Luke must be segregated from the general prison population and spends long periods of time locked in a small, square outhouse-type room – called the “box” – for his misdeeds.
The inmates come to love Luke and feed off his energy.
He’s tough and the doesn’t back down. He also seems kind and able to empathize with his fellow prisoner’s plight.
He’s everything they’re not – full of risk and excitement – living on the edge but at the same time a respected inmate by those in charge.
Luke and all the other inmates were constantly watched and monitored while working on the chain gang by Boss Godfrey or as he would become known as “The Man With No Eyes” – played by longtime character actor Morgan Woodward. “The Man With No Eyes” was a “walking boss” that carried a rifle on the chain gang that said little and always wore bright, reflective aviator sunglasses.
He represented more than just an impedance of freedom for inmates. “The Man With No Eyes” was the law. He encompassed the “establishment” in the late 60s – a turbulent time marred by lives lost in the Vietnam War, marked protest and the emergence of the “counterculture.”
They’ll be no spoiler alerts here if you haven’t seen “Cool Hand Luke,” so I won’t tell you how the movie ends.
But life and sports often collide and intermesh. I find many metaphors that are applicable and fitting for both.
I don’t know how many football fans will be rooting on Sunday for the Patriots and Brady – who will go down as the greatest quarterback to ever play the game in my mind. His five Super Bowl wins is testament alone to his productivity and success.
It seems like Brady has turned into a villian of sorts for his winning ways. It doesn’t take much for America to hate you when you win too much – just look at the New York Yankees.
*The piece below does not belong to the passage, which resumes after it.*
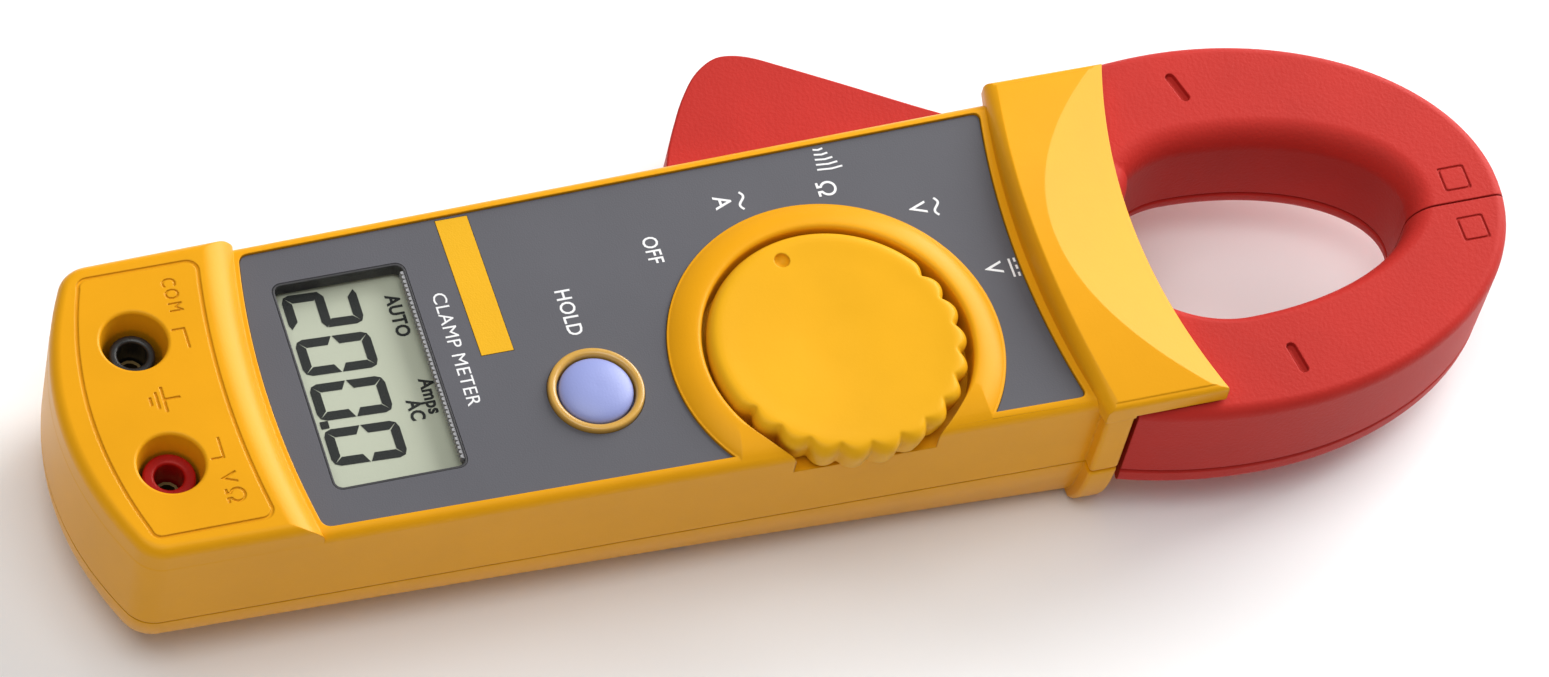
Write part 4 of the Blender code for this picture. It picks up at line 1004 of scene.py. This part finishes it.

So while most of the nation might be against Brady and his vaunted Patriots, Mahomes and his little old Chiefs will go about their business.
So it’s the coolness of Mahomes and the Chiefs versus Brady and his steely stare – leader of the dark and scary empire known as the New England Patriots.
Kansas City has a chance to slay the dominant dynasty of this generation.
It won’t be easy, but encountering and defeating the “Man With No Eyes” never is.